At the same time, much of his use of personification is to show that there is a certain logic to the system, that the process of capital as self-valorizing value dominates all participants, from the worker to the capitalist. It envelops all in its expansionary maelstrom and takes on a sort of autonomy. The system of social relations dominates the conscious wills of the people involved.

But on the topic of ideology, there are some excellent passages in Appendix: Results of the Immediate Process of Production. Specifically, he exposes the flat, decontextualized ideological conceptualizations of the bourgeois economists, including David Ricardo by contrasting his notion of the process of capital to their notion of capital as a bunch of things that are brought together in production: raw materials, labor and means of production. The bourgeois understanding is that any time these three elements come together, there is capital formation. This would imply that capital is present in slave, feudal or individual modes of production in addition to the capitalist mode. But in fact, Marx explains, these elements only constitute capital if they are labored on in the capitalist production process, i.e. the self-valorization process unique to the capitalist mode of production whereby labor expands value and capitalists appropriate a portion of it for themselves. The purpose of this bourgeois obfuscation is to disappear the unique exploitative nature of the capitalist valorization process and to equate this process with all other forms of the labor process.

Drawing out this point, he argues that bourgeois economists consciously view the production process in its purely physical terms, i.e. workers act on inert material to produce a product. But if you consider the social relationships of production, the real action is by the physical means of production upon the worker. Again, we can see Marx’s use of dialectics here. The bourgeois notion of capital mentioned above is a manifestation of ideology: it converts an exploitative process into one that is an expression of freedom, i.e. free worker comes to the market and freely sells his labor to the free capitalist who freely exchanges the fruits of the labor for money. Nothing wrong here, right? But Marx argues that the relationships between the people involved in the production process are more important than the things themselves. Bourgeois economics leaves out the relationships and just focuses on isolated things. This goes to the fact that the worker is not in fact free to sell his labor-power on the market. He has to. He has no choice. If he were free, then yes, he would be the one who controls the labor process. But since he is not free, and he is in fact forced into it by circumstance, the labor process controls him:

“The situation looks quite different in the valorization process. Here it is not the worker who makes use of the means of production, but the means of production that make use of the worker… objective labour maintains and fortifies itself by drawing off living labour; it is thus that it becomes value valorizing itself, capital, and functions as such. The means of production become no more than leeches drawing off as large an amount of living labour as they can. Living labour for its part ceases to be anything more than a means by which to increase, and thereby capitalize, already existing values… Consequently it spells the impoverishment of the worker who creates value as value alien to himself.” (988)

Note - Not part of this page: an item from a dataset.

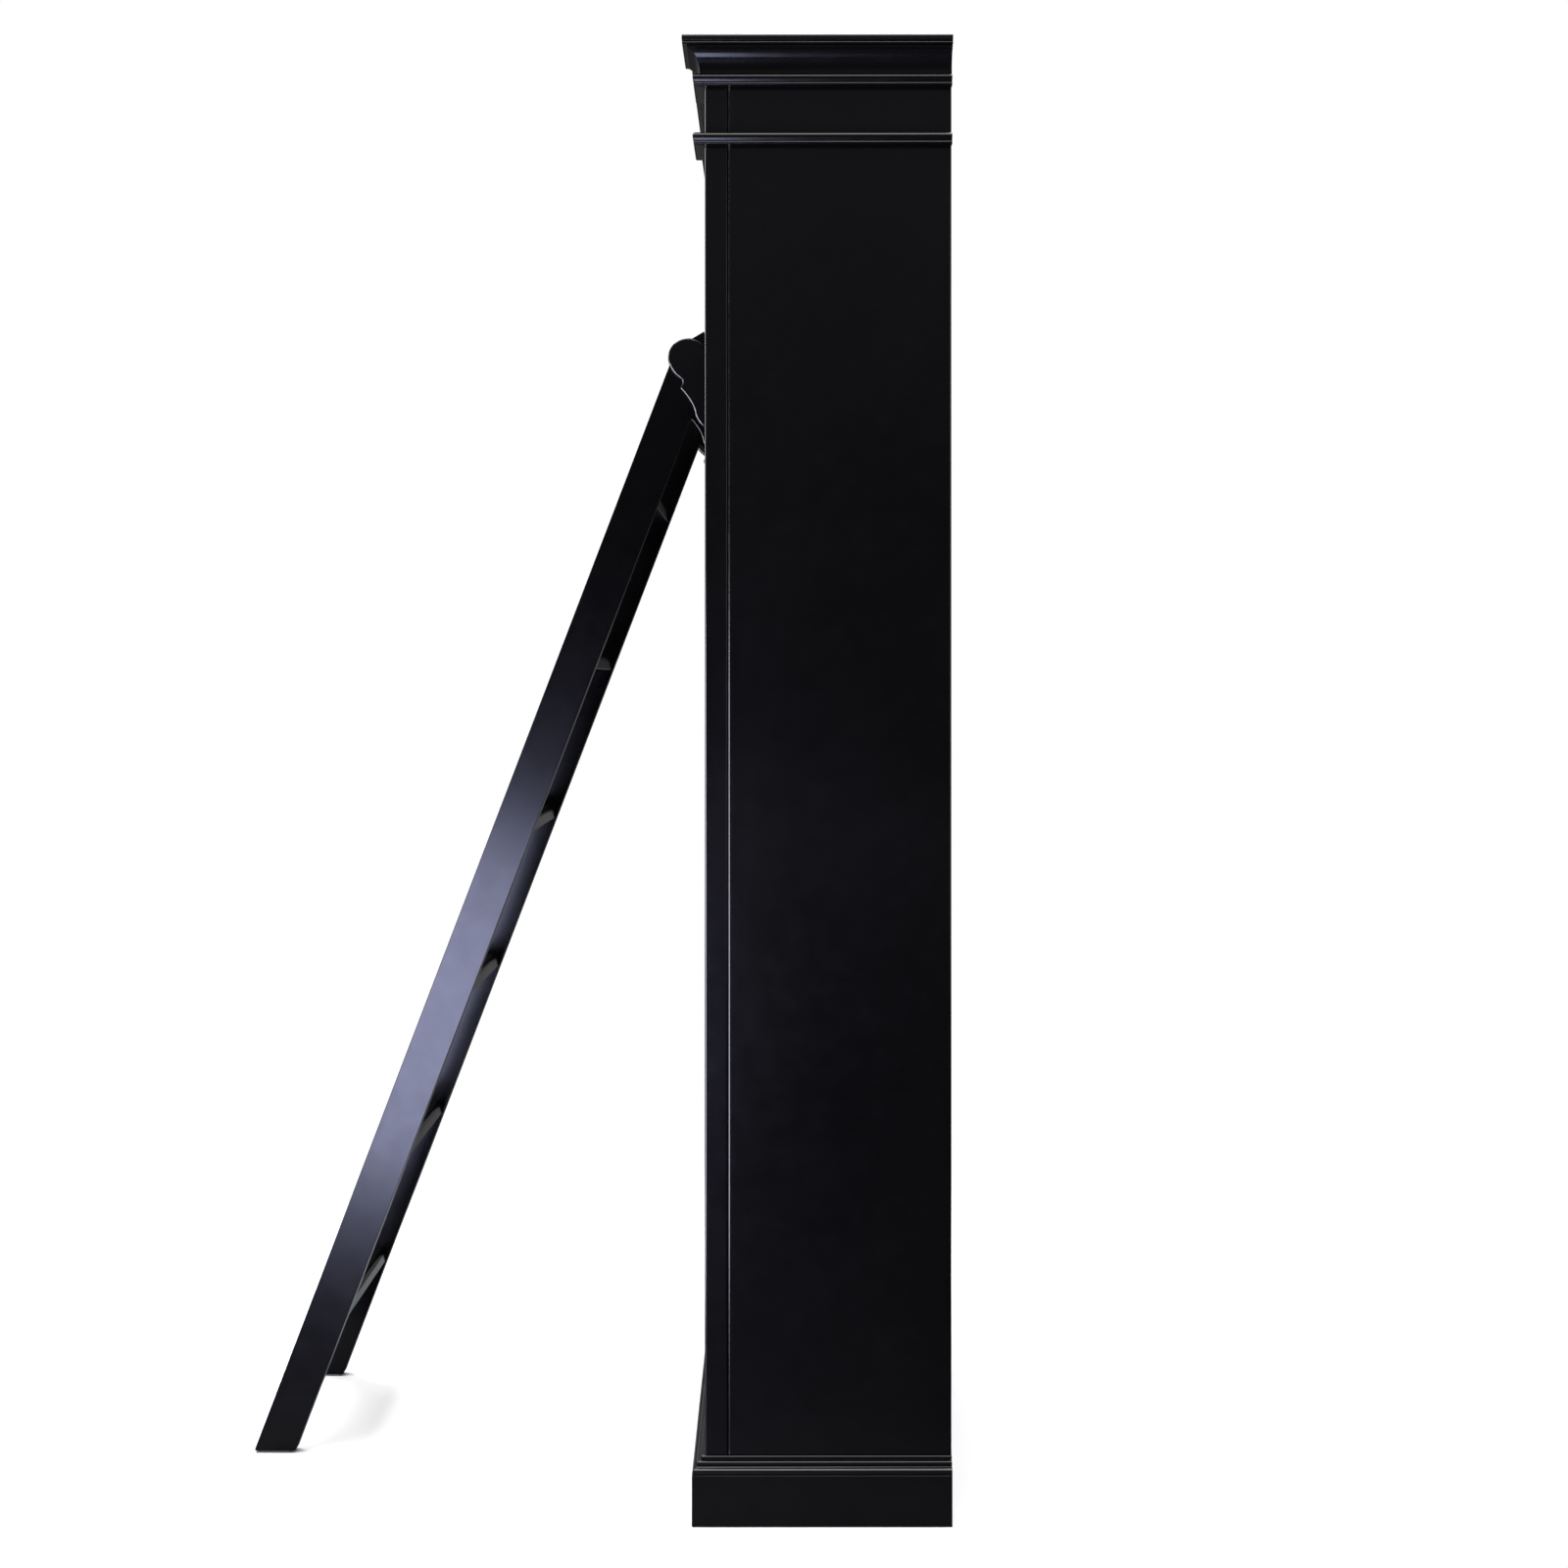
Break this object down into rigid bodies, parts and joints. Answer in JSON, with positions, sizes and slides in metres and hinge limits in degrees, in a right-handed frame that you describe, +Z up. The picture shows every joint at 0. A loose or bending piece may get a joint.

Marx’s technique of contextualization, placing these supposedly free individuals into their social contexts, applies to today’s “riots” and “looting.” We are often shown decontextualized, isolated images of people breaking windows, stealing merchandise or throwing rocks at police. We are told by the capitalist media that these free individuals have made the wrong choice of engaging in violence. But placed in the context of the social relationships of production, we can see that they are reacting to a society that dominates, impoverishes and exploits them and whose police terrorize them when they express their frustration. The notion that all individuals are free and somehow immune to the social conditions in which they exist is the height of bourgeois ignorance. In simple Marxist terms, being determines consciousness.